A new study from Washington University in St. Louis finds military personnel who suffered a blast-related head injury were more likely to experience severe neurobehavioral, post-traumatic stress, and depression symptoms. While this may not seem surprising, what is unexpected is that these psychological symptoms, when appearing within the first week of injury, were better predictors of later disability than the usual tests given to concussed patients immediately after an injury: tests of balance, memory, and thinking.
One in Five
Twenty percent of those deployed in the wars in Iraq and Afghanistan suffered a head injury. Of these, the greater portion (83 percent) endured either a concussion or TBI (traumatic brain injury). Researchers at Washington University partnered with the U.S. military and the Naval Medical Center Portsmouth in Virginia to study the effects of such injuries.
For the study, 72 total participants, including 34 controls and 38 TBI patients, completed an initial evaluation in Afghanistan (within one week after the head trauma for the injured), and a follow-up exam six months to a year later in Saint Louis. The participants' ages ranged from 19 to 44. While the two groups were very similar, their exact demographic characteristics were not identical.
To evaluate each participant’s mental health, the investigators used the military's post-traumatic stress disorder questionnaire. Symptoms in this survey included experiencing repeated, disturbing memories or dreams; feelings of emotional numbness; difficulty concentrating; feelings of anger; and feelings of hyper-alertness. In the first assessment done within a week following an injury, the TBI group showed more severe symptoms and performed worse than the controls. No surprise there.

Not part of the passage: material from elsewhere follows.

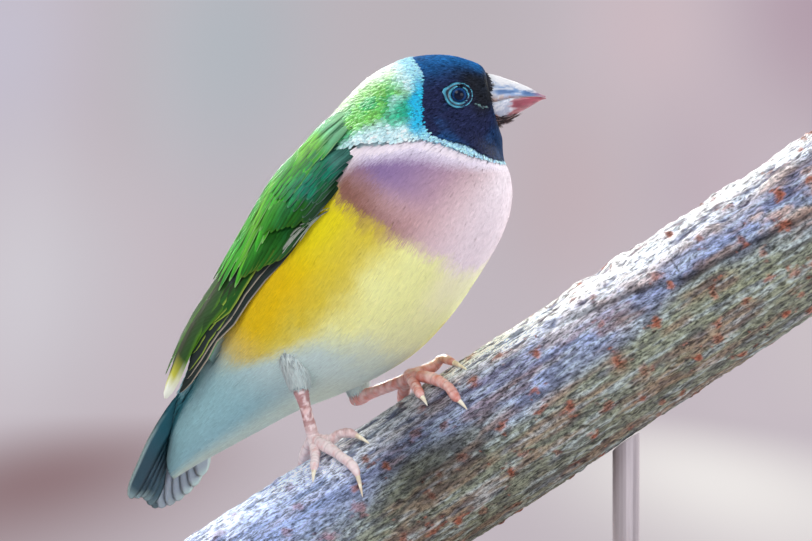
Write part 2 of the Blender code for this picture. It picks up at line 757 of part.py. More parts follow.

But what did the researchers observe during the evaluations performed six months to a year later? Nearly two-thirds (63 percent) of patients in the brain injury group were classified as "moderately disabled," compared with just one in five from the control group. This moderate category includes people unable to work as well as they did prior to becoming injured; people unable to continue previous social and leisure activities; and people whose mental health problems disrupt their relationships. However, it was low scores on the psychological test, not the cognitive test, that predicted which soldiers most likely would suffer a longer disability.

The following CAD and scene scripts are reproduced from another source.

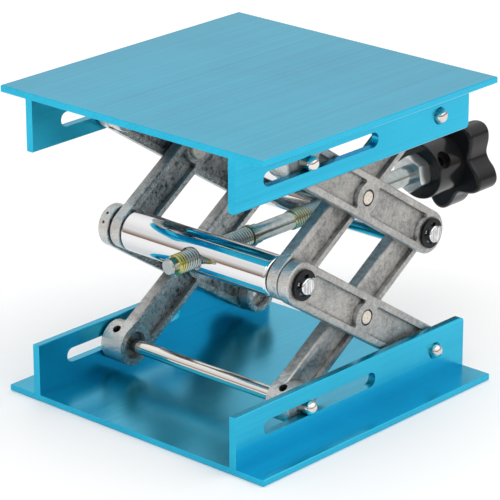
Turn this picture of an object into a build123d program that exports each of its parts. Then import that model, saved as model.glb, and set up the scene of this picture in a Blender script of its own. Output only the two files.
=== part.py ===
from build123d import *
from math import cos, pi, radians, sin
import os

os.makedirs("parts", exist_ok=True)

# Scissor lab jack with 100 mm square plates. Millimetres, +Z up, +Y towards the knob, +X to the right.
# The origin is the centre of the base plate's underside. The jack stands at about two thirds of its height.

# --- plates: one aluminium extrusion, used twice ------------------------------------------------
PLATE_SIDE = 100.0
PLATE_THICK = 2.0
FLANGE_THICK = 2.5
FLANGE_HEIGHT = 15.5
FLANGE_INNER = 37.4          # from the centre plane to a flange's inner face
CORNER_ROUND = 1.5           # rear free corner of each flange
EDGE_BREAK = 0.25
BORE_BREAK = 0.45            # chamfer round each rear pin hole

# --- linkage: eight equal arms, four pivots on each long arm line --------------------------------
LINK = 66.7                  # end pivot to end pivot
REST_ANGLE = 33.0            # arm slope as the jack stands
PIVOT_LIFT = 10.7            # pivot above the outer face of its plate
PIVOT_REAR = 36.7            # rear pivots, from the centre
SLOT_FRONT, SLOT_REAR = -38.7, 9.4
PIN_R = 2.1
PIN_START = 31.4             # blind inner ends of the rear pins
PIN_TIP = 42.0               # domed ends of the pins and sliding rods
PIN_DOME = 1.75
FLANGE_BORE_R = PIN_R + 0.08
SLOT_WIDTH = 2 * PIN_R + 0.2
FIXED_FIT = 0.03             # radial room of a pin that a set screw or a peened head holds
RUNNING_FIT = 0.06           # radial room of a shaft that turns

# --- arms ---------------------------------------------------------------------------------------
INNER_LAYER = (28.6, 32.6)   # inner arms, from the centre plane
OUTER_LAYER = (33.0, 37.0)   # outer arms
BOSS_REACH = (28.6, 37.0)    # the long boss of either arm fills both layers
INNER_WIDTH = 12.0
OUTER_WIDTH = 12.8
INNER = (*INNER_LAYER, INNER_WIDTH)
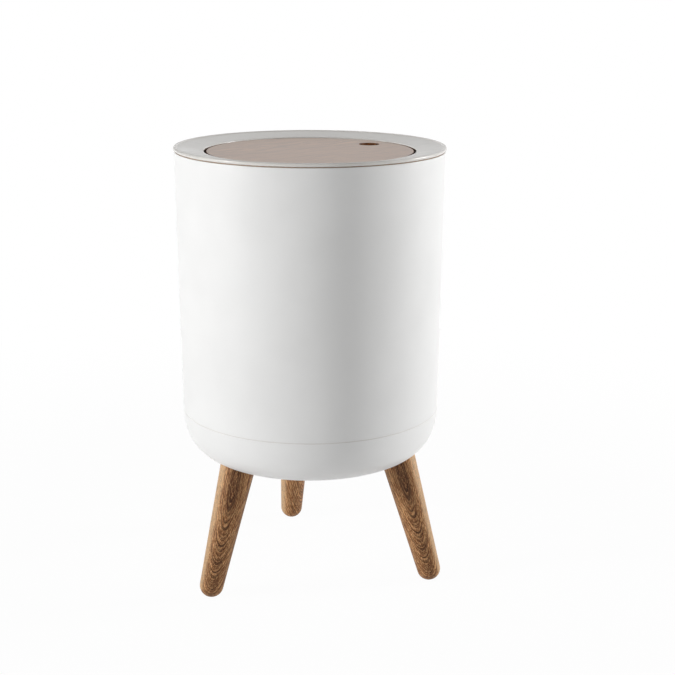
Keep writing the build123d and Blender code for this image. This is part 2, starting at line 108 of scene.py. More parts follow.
# %% Sums
def calc(tree, operation, *values):
    """A Math node on sockets or numbers."""
    return add(tree, "ShaderNodeMath", dict(enumerate(values)), operation=operation).outputs[0]


def calc_vector(tree, operation, *values):
    """A Vector Math node, which gives a number for a length or a dot product."""
    node = add(tree, "ShaderNodeVectorMath", dict(enumerate(values)), operation=operation)
    gives_number = operation in ("LENGTH", "DOT_PRODUCT")
    return node.outputs["Value" if gives_number else "Vector"]


def part_of(tree, vector, axis):
    """One of a vector's three numbers."""
    return add(tree, "ShaderNodeSeparateXYZ", {0: vector}).outputs[axis]


def round_distance(tree, place, middle):
    """Distance from an upright line through a point."""
    off = calc_vector(tree, "SUBTRACT", place, middle)
    return calc_vector(tree, "LENGTH", calc_vector(tree, "MULTIPLY", off, (1, 1, 0)))


# %% Ramps, noise and colours
MIX_COLOURS = (6, 7)  # the two colour inputs of a Mix node
MIX_RESULT = 2  # its colour output


def blend_colours(tree, factor, first, second):
    """Mixes two colours by a factor of 0 to 1."""
    inputs = {"Factor": factor, MIX_COLOURS[0]: first, MIX_COLOURS[1]: second}
    return add(tree, "ShaderNodeMix", inputs, data_type="RGBA").outputs[MIX_RESULT]


def ramp(tree, value, low, high, start=0.0, end=1.0):
    """Maps low..high smoothly onto start..end."""
    inputs = {"Value": value, "From Min": low, "From Max": high, "To Min": start, "To Max": end}
    return add(tree, "ShaderNodeMapRange", inputs, interpolation_type="SMOOTHSTEP").outputs[0]


def noise(tree, vector, scale=1.0, detail=2.0):
    """A Noise texture's value at a scale in cycles per unit."""
    inputs = {"Vector": vector, "Scale": scale, "Detail": detail}
    return add(tree, "ShaderNodeTexNoise", inputs).outputs["Fac"]


def srgb(red, green, blue):
    """A colour written as screen values of 0 to 255, as the linear colour that a shader takes."""
    return tuple(((c / 255 + 0.055) / 1.055) ** 2.4 for c in (red, green, blue)) + (1.0,)


WHITE = srgb(255, 255, 255)
print("screen grey 128 is", round(srgb(128, 128, 128)[0], 3), "of white in a shader")

# %% [markdown]
# ## Light
#
# Soft studio light: a dim sky all round and five square softboxes. The pair at the sides stands
# low, and leaves the middle of the barrel darker than its edges, which shows that it is round.
# One at the front fills in, one behind lights the far side, and one overhead lights the lid. A
# single large lamp would be simpler, but it would make the barrel look flat. The sky is white
# where the camera or a glass sees it, and dimmer for everything that it lights. A gloss sees a
# white backdrop behind the bin and a dimmer room behind the camera, so that dark wood keeps its
# depth, and the lamp behind is hidden from gloss, so that the lid doesn't mirror it.

# %% Sky
SKY_LIGHT = 0.1
ROOM_IN_GLOSS = 0.3  # the room behind the camera, against 1 for the backdrop
BACKDROP_HALF = 0.15  # how far the backdrop's edge is spread, as the cosine to its middle

world = bpy.data.worlds.new("studio")
world.use_nodes = True
scene.world = world
sky = world.node_tree
sky.nodes.clear()
path = add(sky, "ShaderNodeLightPath").outputs
backwards = (-Vector((CAMERA_PLACE[0], CAMERA_PLACE[1], 0.0))).normalized()
way = add(sky, "ShaderNodeTexCoord").outputs["Generated"]
facing = calc_vector(sky, "DOT_PRODUCT", way, backwards)
glossed = ramp(sky, facing, -BACKDROP_HALF, BACKDROP_HALF, ROOM_IN_GLOSS, 1.0)
glossed = calc(sky, "MULTIPLY", glossed, path["Is Glossy Ray"])
seen = calc(sky, "MAXIMUM", path["Is Camera Ray"], path["Is Transmission Ray"])
seen = calc(sky, "MAXIMUM", seen, glossed)
level = calc(sky, "MAXIMUM", seen, SKY_LIGHT)
white_sky = add(sky, "ShaderNodeBackground", {"Color": WHITE, "Strength": level})
add(sky, "ShaderNodeOutputWorld", {"Surface": white_sky.outputs[0]})
print("sky lights at", SKY_LIGHT)

# %% Softboxes
BIN_MIDDLE = Vector((0.0, 0.0, 0.2))
TO_CAMERA = math.degrees(math.atan2(CAMERA_PLACE[1], CAMERA_PLACE[0]))


def softbox(name, azimuth, elevation, distance, size, power, mirrored=True):
    """A square lamp aimed at the bin's middle, at an azimuth from +X towards +Y."""
    lamp = bpy.data.lights.new(name, "AREA")
    lamp.shape = "SQUARE"
    lamp.size = size
    lamp.energy = power
    box = bpy.data.objects.new(name, lamp)
    around, above = math.radians(azimuth), math.radians(elevation)
    away = Vector((math.cos(around), math.sin(around), 0.0)) * math.cos(above)
    away.z = math.sin(above)
    box.location = BIN_MIDDLE + away * distance
    box.rotation_euler = away.to_track_quat("Z", "Y").to_euler()
    box.visible_camera = False
    box.visible_glossy = mirrored
    scene.collection.objects.link(box)
    print(name, "at", [round(v, 2) for v in box.location])


# %% Place the softboxes
SIDE = {"elevation": 13, "distance": 2.2, "size": 0.5}
BACK = {"elevation": 10, "distance": 2.2, "size": 1.2, "mirrored": False}

softbox("softbox_left", TO_CAMERA - 72, power=28, **SIDE)
softbox("softbox_right", TO_CAMERA + 102, power=31, **SIDE)
softbox("softbox_back", TO_CAMERA + 180, power=7, **BACK)
softbox("softbox_front", TO_CAMERA, elevation=24, distance=1.8, size=1.2, power=4.9)
softbox("softbox_top", TO_CAMERA, elevation=90, distance=1.6, size=0.8, power=1.5)

# %% [markdown]
# ## Floor
#
# The floor is one pale sheet. It has to look as white as the sky behind it and still keep the
# bin's soft shadow. Stronger lamps would whiten it, but they would bleach the bin as well. So
# where the camera sees the floor, most of its shader gives plain white and the rest is an
# ordinary matt surface. Far from the bin it is all white, so no horizon shows.


# %% Make an object from a finished bmesh
def new_object(name, shape, material):
    """An object whose mesh is a bmesh, which is freed, with one material."""
    mesh = bpy.data.meshes.new(name)
    shape.to_mesh(mesh)
    shape.free()
    mesh.materials.append(material)
    made = bpy.data.objects.new(name, mesh)
    scene.collection.objects.link(made)
    print(name, "has", len(mesh.polygons), "faces")
    return made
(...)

"Most previous studies have hypothesized that things such as duration of loss of consciousness, duration of post-traumatic amnesia and how well patients could perform tasks of thinking, memory, attention, balance and coordination would be the predictors of later disability," Dr. David L. Brody, associate professor of neurology at Washington University, stated in a press release. "We looked at these factors. And they were not strongly correlated with how well patients did long term."
The good news? Among the brain injury group, 37 percent were considered to have a good recovery.